7. Cool in the pan 10 minutes. Run a knife along the edge and invert right-side-up onto a cooling rack to cool completely.
Super Lemon Ice Cream
(adapted from David Lebovitz's "The Perfect Scoop")
3 lemons, preferable organic and unwaxed
1/2 cup granulated sugar
1/2 cup freshly squeezed lemon juice
2 cups half-n-half (or 1 cup 36% fat heavy cream + 1 cup whole milk)
Pinch of kosher salt
Finely zest the lemons directly into the bowl of a food processor or blender. Add the sugar and blend until the lemon zest is very fine. Add the lemon juice and blend until the sugar is completely dissolved. Blend in the half-n-half and salt until smooth.
Chill for 1 hour. Then freeze the mixture in your ice cream maker according to the manufacturer's instructions.
Meringue (for the Baked Alaska)
8 large egg whites
½ teaspoon cream of tartar
½ teaspoon salt
1 cup granulated sugar
Beat the egg whites, cream of tartar, and salt on high speed in an electric mixer until soft peaks form.
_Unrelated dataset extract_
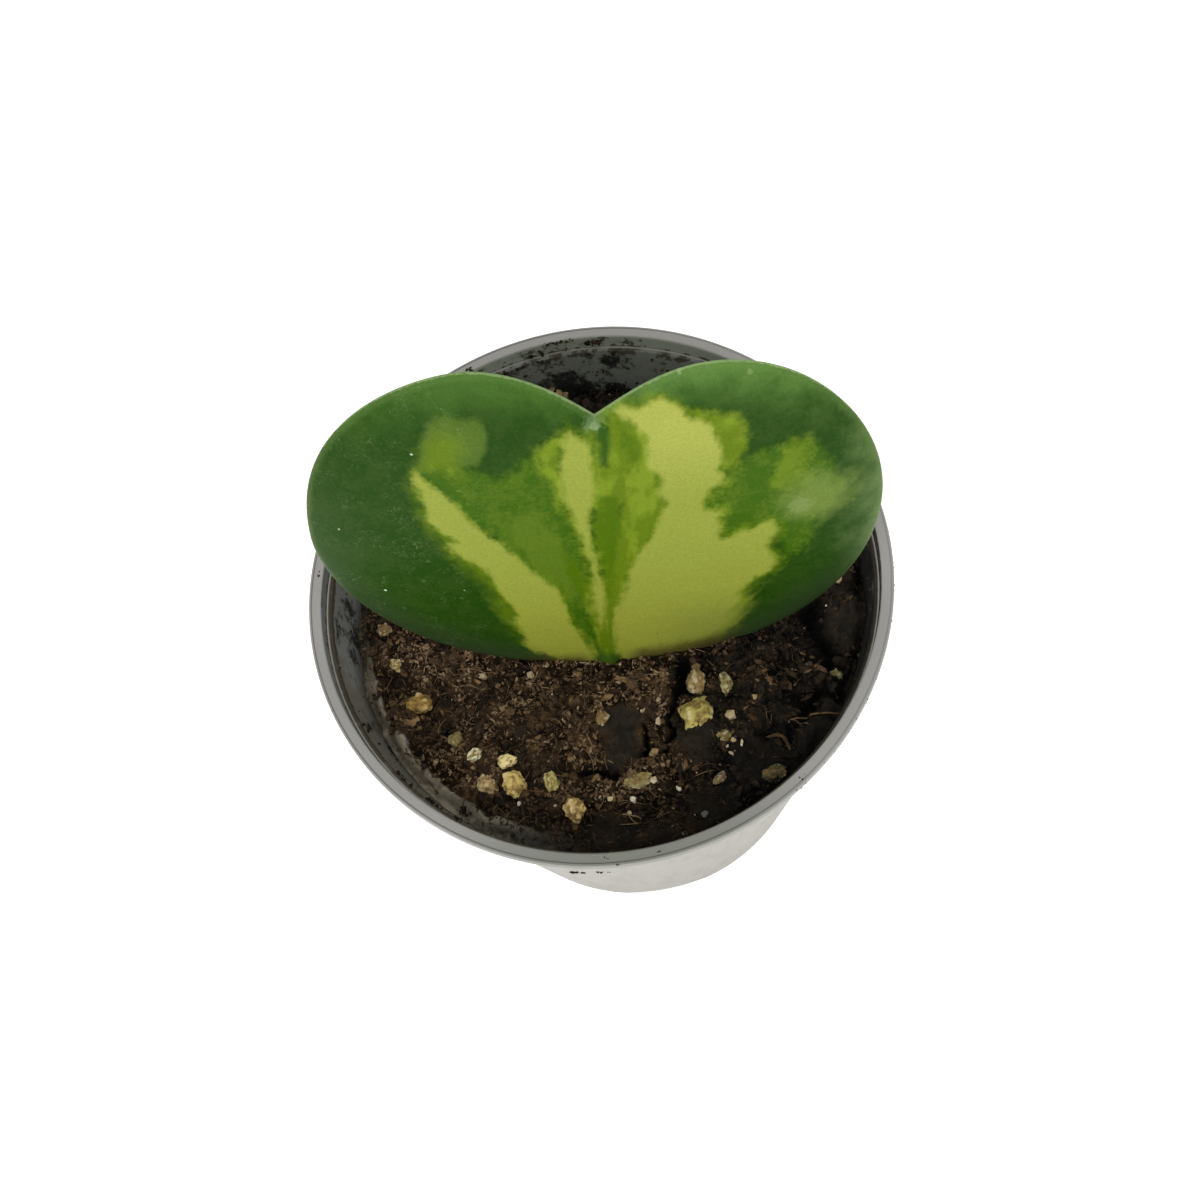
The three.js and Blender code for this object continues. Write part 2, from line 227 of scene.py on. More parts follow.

Beat in the sugar gradually in a slow stream until stiff peaks form.
Baked Alaska Assembly
1. Line four 4-inch (10cm) diameter tea cups with plastic wrap, so that plastic wrap covers all the sides and hangs over the edge. Fill to the top with ice cream. Cover the top with the overhanging plastic wrap and freeze for several hours, or until solid.
2. Level the top of the brown butter pound cake with a serrated knife or with a cake leveler. Cut out four 4-inch (10cm) diameter circles from the cake. Discard the scraps or use for another purpose.
3. Make the meringue (see above.)
4. Unwrap the ice cream “cups” and invert on top of a cake round. Trim any extra cake if necessary.
5. Pipe the meringue over the ice cream and cake, or smooth it over with a spatula, so that none of the ice cream or cake is exposed. Freeze for one hour or up to a day.
6. Burn the tips of the meringue with a cooking blow torch. Or, bake the meringue-topped Baked Alaskas on a rimmed baking sheet in a 500°F/260°C oven for 5 minutes until lightly golden. Serve immediately.